NEW YORK (CBSNewYork) -- Homeless men fighting to stay in Upper West Side hotel have won a court battle to stay.

"We won! It's amazing," said Larry Thomas.

As CBS2's Hazel Sanchez reports, Thomas is one of more than 200 homeless men living at the Lucerne Hotel on the Upper West Side. Over the weekend, they lawyered up to fight the city from transferring them to another shelter, and they won - at least for now.

"People always tell me it's hard to beat City Hall. But we did it," Thomas said.

MORE: Lower Manhattan Group Raising Big Bucks To Try To Keep Homeless Out Of Their Neighborhood

Mayor Bill de Blasio ordered the more than 230 homeless men living at the Lucerne to be transferred to a temporary shelter at the Radisson in the Financial District after people in the community complained about safety issues and hired an attorney to have the city move the men out.

"My heart goes out to them but I think this move is better than the others," said Upper West Side resident Erica Gerson.

A Lower Manhattan group went to court to stop the shelter from opening in their neighborhood, but lost.

"We expect to get sued and we expect to win and we overwhelmingly do win," de Blasio said.


But not Monday. As locals rallied to support the shelter residents, a judge ruled in favor of the homeless tenants, granting their request for a temporary restraining order, preventing the city from moving them out of the Lucerne.

Many in the community celebrated the news.

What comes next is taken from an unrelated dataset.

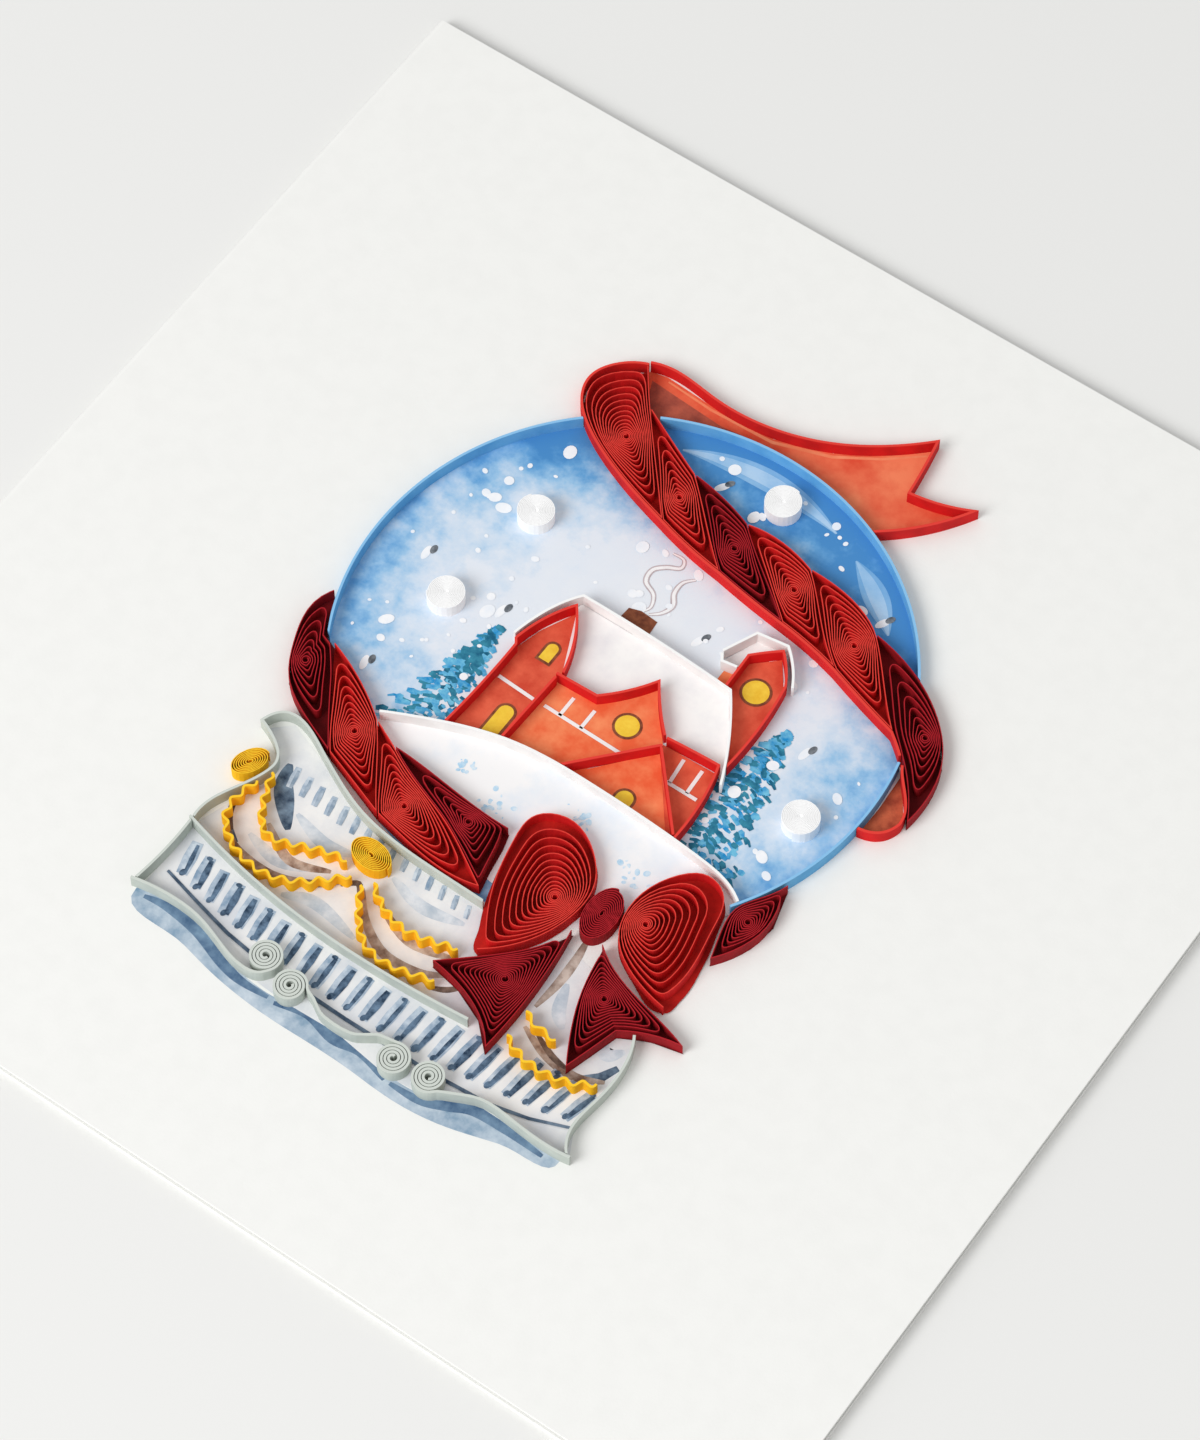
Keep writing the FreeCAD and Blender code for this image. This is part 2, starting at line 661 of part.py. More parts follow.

"We don't got no place to live.  We don't got no place to go. So that victory right there is good for us," said shelter resident Victor Cordova. "And we think it's about time that they got to rest their heads."

Michael Hiller fought their case in court.

"As a lawyer there's nothing better than being in court and arguing about something you believe in for people who really deserve the help.  And that is what happened today," he said.

Shelter residents will be able to stay at the Lucerne until at least November 16th. That's when their attorney will be back in court to defend their case.

The city says it is evaluating its legal options and will continue pursuing the move to the Financial District.